Return exactly the listing's lines, from its first line to the line holding "const RESTING_HEIGHT = 0.05;", ends included.
** BEGIN Source excerpt **
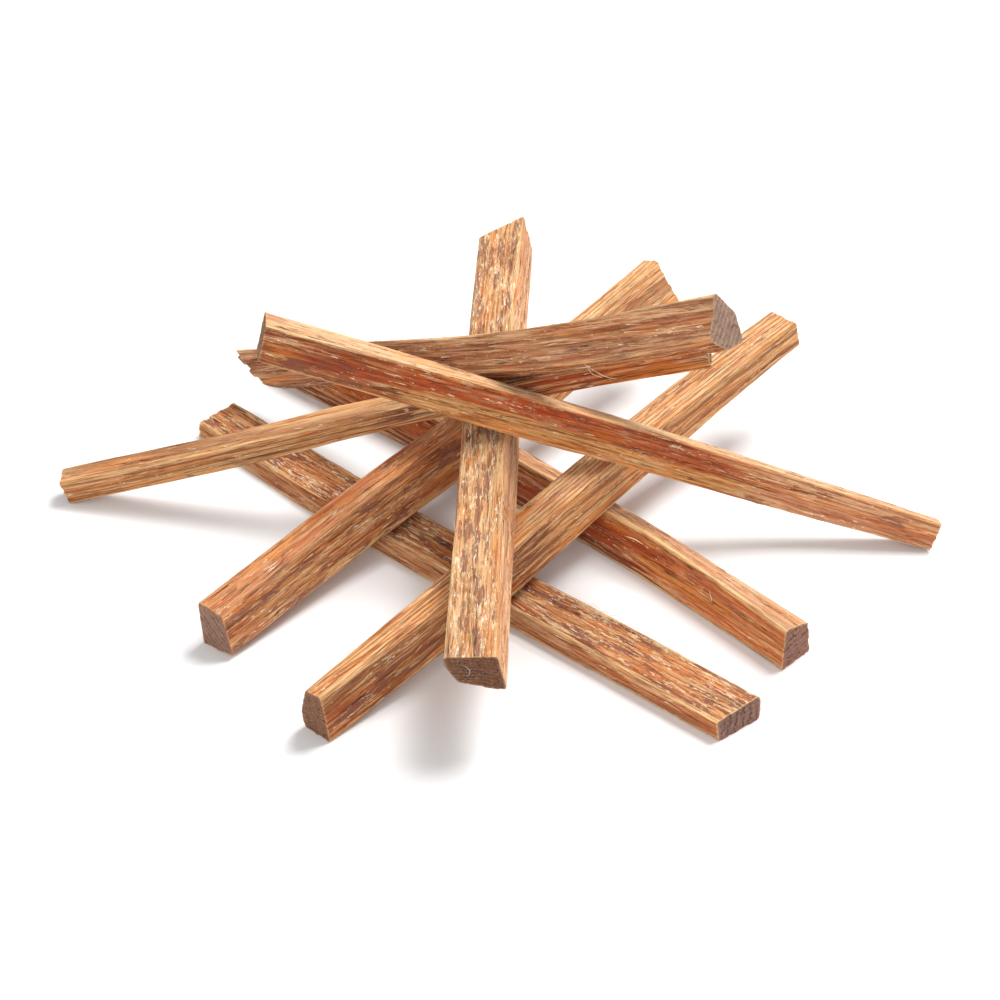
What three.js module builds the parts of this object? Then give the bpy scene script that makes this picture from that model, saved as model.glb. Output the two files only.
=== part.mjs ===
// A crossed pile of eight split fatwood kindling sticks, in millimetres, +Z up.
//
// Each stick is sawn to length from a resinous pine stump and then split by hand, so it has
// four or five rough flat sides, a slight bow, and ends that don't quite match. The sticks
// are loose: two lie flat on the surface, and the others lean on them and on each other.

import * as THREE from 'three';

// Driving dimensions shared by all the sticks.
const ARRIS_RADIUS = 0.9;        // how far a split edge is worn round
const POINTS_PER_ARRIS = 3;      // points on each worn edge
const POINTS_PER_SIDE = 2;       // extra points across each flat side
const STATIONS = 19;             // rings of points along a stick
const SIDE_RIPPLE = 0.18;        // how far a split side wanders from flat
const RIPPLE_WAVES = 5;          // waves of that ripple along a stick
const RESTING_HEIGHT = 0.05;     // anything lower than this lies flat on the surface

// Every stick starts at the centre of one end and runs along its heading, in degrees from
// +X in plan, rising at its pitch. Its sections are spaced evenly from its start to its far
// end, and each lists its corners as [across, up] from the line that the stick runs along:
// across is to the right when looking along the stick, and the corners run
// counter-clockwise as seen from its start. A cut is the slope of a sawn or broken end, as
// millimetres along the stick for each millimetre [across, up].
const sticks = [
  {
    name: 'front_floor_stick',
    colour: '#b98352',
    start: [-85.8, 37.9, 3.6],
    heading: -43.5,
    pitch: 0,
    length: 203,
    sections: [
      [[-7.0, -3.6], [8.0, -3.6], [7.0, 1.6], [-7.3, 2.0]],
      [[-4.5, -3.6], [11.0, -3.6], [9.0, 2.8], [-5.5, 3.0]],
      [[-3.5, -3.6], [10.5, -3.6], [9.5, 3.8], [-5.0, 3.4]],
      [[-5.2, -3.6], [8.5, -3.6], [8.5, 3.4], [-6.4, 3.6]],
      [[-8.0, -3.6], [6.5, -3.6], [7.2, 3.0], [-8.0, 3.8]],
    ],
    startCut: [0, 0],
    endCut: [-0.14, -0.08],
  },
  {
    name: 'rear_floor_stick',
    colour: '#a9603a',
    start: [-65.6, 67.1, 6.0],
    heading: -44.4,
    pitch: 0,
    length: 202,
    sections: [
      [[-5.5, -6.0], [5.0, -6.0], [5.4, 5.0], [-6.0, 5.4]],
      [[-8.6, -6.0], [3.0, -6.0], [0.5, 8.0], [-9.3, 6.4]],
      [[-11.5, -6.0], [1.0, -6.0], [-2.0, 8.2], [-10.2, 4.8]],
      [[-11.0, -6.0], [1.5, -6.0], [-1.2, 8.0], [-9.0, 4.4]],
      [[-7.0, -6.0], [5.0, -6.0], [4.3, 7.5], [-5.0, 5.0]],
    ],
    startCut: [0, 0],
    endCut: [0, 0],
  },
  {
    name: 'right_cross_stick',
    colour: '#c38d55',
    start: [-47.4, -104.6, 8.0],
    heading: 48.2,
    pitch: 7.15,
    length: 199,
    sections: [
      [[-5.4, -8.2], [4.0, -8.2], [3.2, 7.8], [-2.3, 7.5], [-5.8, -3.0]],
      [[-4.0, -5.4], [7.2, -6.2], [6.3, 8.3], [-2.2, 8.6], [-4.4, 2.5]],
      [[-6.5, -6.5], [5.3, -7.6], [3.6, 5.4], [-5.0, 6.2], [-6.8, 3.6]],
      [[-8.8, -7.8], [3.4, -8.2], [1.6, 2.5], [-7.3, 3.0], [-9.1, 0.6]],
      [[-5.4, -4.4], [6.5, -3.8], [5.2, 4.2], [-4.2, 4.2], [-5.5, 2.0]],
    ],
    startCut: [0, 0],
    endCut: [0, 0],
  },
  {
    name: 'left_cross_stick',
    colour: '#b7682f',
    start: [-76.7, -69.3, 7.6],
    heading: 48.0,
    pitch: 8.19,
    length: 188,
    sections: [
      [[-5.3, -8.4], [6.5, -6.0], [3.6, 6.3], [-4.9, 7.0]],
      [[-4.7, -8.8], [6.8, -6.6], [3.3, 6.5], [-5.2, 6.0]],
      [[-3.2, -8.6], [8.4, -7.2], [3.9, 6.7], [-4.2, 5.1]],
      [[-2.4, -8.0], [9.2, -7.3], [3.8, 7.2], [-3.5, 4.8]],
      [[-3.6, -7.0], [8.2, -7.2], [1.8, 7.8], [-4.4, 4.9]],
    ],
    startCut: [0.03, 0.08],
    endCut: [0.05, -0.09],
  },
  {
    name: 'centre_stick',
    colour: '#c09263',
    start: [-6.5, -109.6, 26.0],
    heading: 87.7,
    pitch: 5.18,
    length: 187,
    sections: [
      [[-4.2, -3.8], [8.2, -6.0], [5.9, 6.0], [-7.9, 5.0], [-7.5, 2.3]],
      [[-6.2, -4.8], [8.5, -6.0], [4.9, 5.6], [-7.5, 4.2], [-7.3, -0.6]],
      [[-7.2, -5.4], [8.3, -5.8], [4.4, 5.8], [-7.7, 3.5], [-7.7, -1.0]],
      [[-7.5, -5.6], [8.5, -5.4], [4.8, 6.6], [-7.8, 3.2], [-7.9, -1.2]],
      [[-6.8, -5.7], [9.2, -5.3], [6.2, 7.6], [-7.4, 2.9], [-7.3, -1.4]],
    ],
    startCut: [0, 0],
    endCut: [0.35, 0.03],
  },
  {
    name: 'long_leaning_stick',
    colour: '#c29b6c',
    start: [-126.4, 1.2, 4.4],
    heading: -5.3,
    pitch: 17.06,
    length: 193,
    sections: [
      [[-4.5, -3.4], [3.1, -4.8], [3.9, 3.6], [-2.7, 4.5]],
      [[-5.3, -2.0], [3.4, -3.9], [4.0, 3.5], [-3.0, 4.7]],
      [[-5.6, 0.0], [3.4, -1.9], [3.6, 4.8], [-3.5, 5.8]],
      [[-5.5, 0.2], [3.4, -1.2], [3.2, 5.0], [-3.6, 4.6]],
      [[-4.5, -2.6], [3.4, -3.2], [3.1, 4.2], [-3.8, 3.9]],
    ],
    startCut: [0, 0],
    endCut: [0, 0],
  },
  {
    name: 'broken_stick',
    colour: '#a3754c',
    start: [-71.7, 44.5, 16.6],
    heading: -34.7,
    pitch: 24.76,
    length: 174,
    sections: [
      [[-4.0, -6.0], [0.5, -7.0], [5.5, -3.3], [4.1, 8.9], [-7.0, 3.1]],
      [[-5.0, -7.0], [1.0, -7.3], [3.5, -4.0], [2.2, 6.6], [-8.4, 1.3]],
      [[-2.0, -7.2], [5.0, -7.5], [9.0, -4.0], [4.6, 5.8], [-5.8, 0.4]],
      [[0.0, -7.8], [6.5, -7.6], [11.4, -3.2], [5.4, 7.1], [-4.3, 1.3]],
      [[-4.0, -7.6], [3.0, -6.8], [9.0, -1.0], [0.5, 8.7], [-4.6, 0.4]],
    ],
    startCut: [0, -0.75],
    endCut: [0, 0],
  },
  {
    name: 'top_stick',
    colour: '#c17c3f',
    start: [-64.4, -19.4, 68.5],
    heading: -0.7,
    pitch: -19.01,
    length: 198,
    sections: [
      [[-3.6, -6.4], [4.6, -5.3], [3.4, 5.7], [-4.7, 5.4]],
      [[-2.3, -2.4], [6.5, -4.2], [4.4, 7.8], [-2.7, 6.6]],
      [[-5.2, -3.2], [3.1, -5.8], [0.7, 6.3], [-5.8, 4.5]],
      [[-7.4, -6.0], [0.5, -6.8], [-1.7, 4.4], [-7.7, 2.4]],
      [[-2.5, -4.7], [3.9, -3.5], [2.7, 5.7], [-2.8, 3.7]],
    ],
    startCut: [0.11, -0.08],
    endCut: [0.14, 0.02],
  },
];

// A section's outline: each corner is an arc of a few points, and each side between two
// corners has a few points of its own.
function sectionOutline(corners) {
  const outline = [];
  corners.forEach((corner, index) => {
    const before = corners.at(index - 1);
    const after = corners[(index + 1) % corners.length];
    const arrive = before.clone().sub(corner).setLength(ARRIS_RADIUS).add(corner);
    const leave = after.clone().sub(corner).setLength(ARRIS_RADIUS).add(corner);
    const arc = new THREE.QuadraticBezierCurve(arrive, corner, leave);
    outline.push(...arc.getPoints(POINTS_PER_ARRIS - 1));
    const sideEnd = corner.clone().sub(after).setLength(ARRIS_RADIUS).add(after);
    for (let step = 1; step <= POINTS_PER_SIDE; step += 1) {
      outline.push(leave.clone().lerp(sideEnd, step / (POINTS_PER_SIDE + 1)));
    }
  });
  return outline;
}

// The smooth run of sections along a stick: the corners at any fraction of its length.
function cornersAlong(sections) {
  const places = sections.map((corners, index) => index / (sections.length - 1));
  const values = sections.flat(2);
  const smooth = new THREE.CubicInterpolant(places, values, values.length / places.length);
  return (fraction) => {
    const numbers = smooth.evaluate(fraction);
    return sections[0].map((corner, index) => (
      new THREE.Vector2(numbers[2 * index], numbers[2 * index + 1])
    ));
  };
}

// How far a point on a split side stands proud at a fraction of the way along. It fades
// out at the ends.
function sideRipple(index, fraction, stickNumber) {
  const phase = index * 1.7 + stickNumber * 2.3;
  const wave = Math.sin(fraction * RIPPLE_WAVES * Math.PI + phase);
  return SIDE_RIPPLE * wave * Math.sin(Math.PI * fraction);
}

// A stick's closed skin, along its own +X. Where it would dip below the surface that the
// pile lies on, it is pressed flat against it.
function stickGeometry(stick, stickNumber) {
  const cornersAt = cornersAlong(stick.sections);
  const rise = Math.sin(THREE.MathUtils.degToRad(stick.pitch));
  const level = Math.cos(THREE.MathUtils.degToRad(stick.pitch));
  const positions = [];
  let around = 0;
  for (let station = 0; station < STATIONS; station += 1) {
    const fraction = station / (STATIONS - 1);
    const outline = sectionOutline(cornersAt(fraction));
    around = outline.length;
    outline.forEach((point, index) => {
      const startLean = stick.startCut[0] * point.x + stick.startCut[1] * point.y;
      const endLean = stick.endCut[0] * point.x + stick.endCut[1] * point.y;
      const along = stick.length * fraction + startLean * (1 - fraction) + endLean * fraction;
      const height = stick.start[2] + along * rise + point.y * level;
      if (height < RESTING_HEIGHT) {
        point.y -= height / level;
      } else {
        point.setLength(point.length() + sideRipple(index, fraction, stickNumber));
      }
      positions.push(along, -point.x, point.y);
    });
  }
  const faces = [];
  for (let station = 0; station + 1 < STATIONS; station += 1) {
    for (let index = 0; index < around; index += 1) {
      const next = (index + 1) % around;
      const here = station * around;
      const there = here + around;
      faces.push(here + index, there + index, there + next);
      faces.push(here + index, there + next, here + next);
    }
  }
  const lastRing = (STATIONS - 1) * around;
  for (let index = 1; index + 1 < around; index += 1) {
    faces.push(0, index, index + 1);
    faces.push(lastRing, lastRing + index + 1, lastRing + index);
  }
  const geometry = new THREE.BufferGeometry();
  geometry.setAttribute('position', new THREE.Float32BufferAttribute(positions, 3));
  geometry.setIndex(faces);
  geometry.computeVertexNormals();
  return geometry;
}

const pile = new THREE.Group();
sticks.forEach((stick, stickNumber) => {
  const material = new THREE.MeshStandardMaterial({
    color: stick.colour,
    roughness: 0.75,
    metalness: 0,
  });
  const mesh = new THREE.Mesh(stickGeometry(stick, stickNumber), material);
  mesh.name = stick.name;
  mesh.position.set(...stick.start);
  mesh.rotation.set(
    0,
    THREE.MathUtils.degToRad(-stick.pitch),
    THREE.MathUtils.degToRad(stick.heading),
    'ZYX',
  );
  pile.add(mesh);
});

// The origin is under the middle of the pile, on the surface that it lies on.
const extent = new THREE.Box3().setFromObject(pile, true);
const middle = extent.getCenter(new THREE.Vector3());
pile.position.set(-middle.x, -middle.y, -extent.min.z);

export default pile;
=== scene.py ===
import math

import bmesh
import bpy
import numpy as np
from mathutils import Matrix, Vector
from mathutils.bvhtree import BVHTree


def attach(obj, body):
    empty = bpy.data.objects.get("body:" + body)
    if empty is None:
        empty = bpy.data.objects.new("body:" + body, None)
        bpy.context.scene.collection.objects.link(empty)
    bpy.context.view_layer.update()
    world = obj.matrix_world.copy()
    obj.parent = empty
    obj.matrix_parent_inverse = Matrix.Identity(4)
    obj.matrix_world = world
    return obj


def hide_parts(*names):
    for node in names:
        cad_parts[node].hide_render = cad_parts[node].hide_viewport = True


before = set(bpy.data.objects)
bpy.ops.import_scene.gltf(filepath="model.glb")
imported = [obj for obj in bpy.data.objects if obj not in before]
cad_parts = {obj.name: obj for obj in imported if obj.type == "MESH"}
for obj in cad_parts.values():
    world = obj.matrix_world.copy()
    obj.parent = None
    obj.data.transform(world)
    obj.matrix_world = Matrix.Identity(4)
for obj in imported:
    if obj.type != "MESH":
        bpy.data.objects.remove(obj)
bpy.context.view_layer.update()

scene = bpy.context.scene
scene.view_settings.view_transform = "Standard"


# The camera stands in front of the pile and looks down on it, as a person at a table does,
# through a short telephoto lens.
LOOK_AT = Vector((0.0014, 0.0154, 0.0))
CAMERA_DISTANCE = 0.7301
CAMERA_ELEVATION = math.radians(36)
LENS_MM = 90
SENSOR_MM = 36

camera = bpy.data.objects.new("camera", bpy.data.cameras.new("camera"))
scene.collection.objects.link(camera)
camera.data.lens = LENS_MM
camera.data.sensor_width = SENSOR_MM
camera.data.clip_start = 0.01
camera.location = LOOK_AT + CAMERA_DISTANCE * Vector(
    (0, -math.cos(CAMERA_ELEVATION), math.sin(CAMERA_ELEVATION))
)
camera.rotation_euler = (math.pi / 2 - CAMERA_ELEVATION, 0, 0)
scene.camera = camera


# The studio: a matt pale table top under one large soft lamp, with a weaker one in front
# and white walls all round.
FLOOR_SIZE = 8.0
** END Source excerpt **
Expected output:
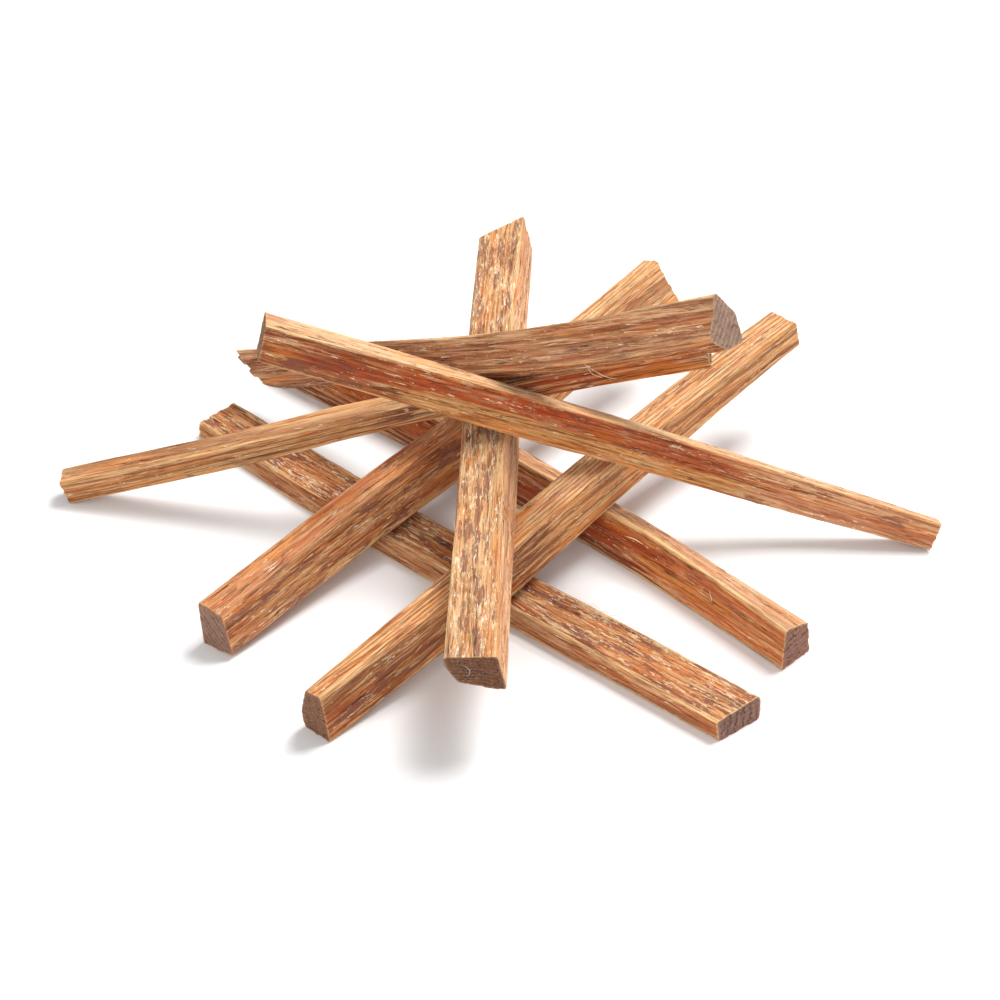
What three.js module builds the parts of this object? Then give the bpy scene script that makes this picture from that model, saved as model.glb. Output the two files only.
=== part.mjs ===
// A crossed pile of eight split fatwood kindling sticks, in millimetres, +Z up.
//
// Each stick is sawn to length from a resinous pine stump and then split by hand, so it has
// four or five rough flat sides, a slight bow, and ends that don't quite match. The sticks
// are loose: two lie flat on the surface, and the others lean on them and on each other.

import * as THREE from 'three';

// Driving dimensions shared by all the sticks.
const ARRIS_RADIUS = 0.9;        // how far a split edge is worn round
const POINTS_PER_ARRIS = 3;      // points on each worn edge
const POINTS_PER_SIDE = 2;       // extra points across each flat side
const STATIONS = 19;             // rings of points along a stick
const SIDE_RIPPLE = 0.18;        // how far a split side wanders from flat
const RIPPLE_WAVES = 5;          // waves of that ripple along a stick
const RESTING_HEIGHT = 0.05;     // anything lower than this lies flat on the surface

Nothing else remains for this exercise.